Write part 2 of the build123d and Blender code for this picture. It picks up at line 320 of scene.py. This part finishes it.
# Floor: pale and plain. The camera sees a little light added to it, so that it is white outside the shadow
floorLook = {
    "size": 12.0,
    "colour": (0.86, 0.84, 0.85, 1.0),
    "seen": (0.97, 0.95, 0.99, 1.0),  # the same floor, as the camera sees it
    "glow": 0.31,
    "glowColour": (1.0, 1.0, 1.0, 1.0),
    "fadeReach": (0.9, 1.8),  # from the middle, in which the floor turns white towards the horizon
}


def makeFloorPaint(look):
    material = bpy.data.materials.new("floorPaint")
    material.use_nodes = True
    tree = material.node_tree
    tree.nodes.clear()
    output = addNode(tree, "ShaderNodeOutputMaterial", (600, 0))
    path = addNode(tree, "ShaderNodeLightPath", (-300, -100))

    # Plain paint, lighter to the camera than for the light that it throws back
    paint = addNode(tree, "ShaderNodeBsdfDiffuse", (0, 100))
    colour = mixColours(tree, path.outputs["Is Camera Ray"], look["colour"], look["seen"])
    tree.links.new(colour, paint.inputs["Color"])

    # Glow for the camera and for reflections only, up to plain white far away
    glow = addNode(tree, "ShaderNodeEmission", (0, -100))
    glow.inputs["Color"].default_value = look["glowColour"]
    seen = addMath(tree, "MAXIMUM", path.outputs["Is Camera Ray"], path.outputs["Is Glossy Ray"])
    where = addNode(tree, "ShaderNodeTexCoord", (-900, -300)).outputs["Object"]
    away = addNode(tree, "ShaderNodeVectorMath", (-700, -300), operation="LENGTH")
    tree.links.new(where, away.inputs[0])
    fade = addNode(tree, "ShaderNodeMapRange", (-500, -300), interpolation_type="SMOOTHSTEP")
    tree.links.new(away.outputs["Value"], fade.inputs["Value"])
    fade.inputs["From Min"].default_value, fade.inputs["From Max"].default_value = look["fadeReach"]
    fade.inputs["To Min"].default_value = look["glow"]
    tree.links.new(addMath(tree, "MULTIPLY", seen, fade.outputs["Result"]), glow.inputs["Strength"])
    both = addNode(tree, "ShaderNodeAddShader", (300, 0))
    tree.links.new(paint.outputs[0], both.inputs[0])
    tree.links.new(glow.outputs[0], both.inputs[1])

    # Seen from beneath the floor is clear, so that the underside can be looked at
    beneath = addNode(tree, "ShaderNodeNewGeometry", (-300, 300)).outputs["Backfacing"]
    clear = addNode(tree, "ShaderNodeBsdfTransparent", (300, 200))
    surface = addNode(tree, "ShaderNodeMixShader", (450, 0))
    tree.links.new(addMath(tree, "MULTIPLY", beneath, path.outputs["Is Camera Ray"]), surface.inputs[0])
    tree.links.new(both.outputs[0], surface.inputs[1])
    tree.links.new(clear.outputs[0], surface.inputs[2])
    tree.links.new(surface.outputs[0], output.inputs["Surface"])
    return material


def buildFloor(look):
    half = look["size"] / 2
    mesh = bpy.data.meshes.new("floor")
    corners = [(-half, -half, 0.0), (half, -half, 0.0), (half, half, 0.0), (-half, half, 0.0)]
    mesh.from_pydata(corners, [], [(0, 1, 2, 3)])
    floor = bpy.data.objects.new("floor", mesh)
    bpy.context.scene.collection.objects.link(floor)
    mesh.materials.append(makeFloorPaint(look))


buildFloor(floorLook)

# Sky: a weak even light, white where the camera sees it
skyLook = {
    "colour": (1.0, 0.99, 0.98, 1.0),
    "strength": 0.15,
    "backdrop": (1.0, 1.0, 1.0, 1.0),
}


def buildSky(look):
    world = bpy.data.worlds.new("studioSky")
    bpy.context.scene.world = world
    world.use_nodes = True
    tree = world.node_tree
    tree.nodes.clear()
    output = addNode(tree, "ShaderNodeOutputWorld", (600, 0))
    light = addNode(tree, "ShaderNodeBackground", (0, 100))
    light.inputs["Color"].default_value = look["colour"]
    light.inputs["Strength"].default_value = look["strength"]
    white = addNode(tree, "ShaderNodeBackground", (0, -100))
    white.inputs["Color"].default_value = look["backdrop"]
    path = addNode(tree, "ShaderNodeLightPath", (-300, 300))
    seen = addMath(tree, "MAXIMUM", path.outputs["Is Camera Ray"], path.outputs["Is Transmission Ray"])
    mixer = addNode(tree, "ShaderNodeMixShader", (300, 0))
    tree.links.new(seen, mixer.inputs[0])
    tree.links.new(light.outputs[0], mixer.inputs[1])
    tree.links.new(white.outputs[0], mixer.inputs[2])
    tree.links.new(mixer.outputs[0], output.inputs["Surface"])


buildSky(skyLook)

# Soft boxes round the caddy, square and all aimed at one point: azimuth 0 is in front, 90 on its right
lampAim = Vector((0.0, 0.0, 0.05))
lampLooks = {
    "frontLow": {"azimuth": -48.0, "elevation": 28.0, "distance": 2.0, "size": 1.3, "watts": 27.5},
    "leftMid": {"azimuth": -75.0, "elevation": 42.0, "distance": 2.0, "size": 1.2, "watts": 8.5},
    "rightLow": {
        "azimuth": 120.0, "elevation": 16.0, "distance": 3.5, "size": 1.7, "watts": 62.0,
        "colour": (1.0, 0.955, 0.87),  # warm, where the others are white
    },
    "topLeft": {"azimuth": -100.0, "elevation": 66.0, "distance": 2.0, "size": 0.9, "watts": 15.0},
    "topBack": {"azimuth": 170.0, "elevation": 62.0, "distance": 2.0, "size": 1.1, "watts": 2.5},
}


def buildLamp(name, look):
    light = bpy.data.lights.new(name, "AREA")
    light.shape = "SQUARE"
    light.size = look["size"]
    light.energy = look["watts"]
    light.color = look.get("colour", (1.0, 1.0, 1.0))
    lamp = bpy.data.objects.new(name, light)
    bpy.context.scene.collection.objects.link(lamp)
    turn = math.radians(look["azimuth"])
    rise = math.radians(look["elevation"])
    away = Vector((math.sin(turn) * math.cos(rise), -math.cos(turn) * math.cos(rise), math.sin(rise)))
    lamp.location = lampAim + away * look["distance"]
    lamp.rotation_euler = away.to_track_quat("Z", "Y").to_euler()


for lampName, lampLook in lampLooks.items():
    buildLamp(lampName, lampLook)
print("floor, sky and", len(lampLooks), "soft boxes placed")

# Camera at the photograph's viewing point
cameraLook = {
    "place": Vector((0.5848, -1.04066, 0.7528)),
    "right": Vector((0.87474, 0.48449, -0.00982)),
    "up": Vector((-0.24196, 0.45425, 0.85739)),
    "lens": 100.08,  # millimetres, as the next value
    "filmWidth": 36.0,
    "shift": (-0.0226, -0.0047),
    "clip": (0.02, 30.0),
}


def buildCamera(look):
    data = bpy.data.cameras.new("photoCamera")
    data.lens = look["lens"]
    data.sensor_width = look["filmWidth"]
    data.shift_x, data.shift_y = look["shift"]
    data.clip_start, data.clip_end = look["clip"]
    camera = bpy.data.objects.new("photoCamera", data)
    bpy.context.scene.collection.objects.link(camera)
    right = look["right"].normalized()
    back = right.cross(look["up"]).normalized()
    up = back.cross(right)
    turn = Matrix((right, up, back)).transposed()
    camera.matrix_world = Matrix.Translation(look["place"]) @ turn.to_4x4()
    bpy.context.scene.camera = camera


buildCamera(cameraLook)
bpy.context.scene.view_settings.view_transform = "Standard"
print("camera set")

=======

### Exercise objective
From the data, list each line in which the string "scene" appears.

### Final answer
Write part 2 of the build123d and Blender code for this picture. It picks up at line 320 of scene.py. This part finishes it.
    bpy.context.scene.collection.objects.link(floor)
    bpy.context.scene.world = world
    bpy.context.scene.collection.objects.link(lamp)
    bpy.context.scene.collection.objects.link(camera)
    bpy.context.scene.camera = camera
bpy.context.scene.view_settings.view_transform = "Standard"